No, we can't focus on the old-gen consoles anymore as we would need to do too much optimization, which is very time consuming for a team of only six people. Previous consoles are almost 10 years old by now. By the time we launch for consoles (planned for June 2015), we know more people will already own a new console.
Microsoft announced Woolfe as part of the ID@Xbox program during E3 this year. Can you tell us about your experience with the application and approval process?
It was a breeze. We had no idea communication with Microsoft would be so direct. We already talked to someone from Microsoft at Game Connection where we were nominated. All [of the subsequent] communications were very personal and straightforward.
Have you actually started working with an Xbox One development kit yet? Any challenges there?
We have, although we're not playing Woolfe on the system yet. It takes some time to get everything up and running.
Our biggest problem at the moment is that Unreal Engine 3 does not officially support Xbox One. So we're trying to "hack" our game on the system. Epic is giving us good support with the experience they have, but we're not there yet.

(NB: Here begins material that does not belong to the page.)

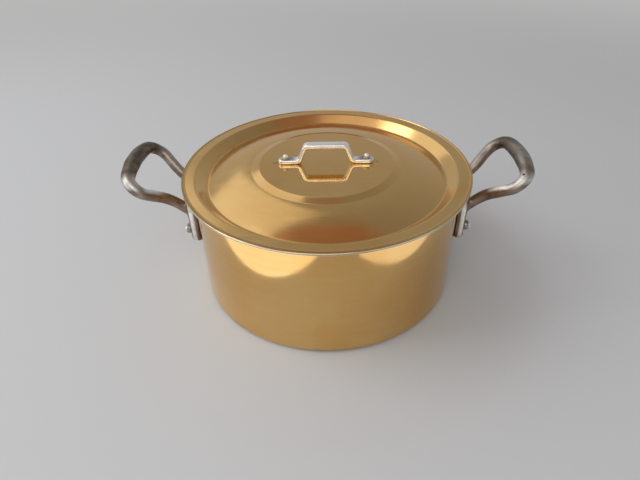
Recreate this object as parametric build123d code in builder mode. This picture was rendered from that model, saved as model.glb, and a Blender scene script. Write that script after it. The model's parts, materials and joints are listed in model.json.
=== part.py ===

Finally, what has the Kickstarter experience been like for Woolfe? If you had to do it all over again, would you change anything?
We reached our goal, which is awesome! We're over the moon with joy! With the experience we have now, we would change a few things. We tried to go in prepared for everything, but with a limited team it's always hard to manage time. We had hoped to reach our goal a little faster so most of the updates we prepared were focused on stretch goals and extra rewards.
Of course, just like most Kickstarters, after a great start and reaching 50% in three days things started going slower. We needed to reach new audiences and that proves to be quite hard. We're getting quite a lot of attention in Europe, but the US market doesn't know us that well yet. It could be a cultural thing, or just Europeans being proud that not every game is made in the US.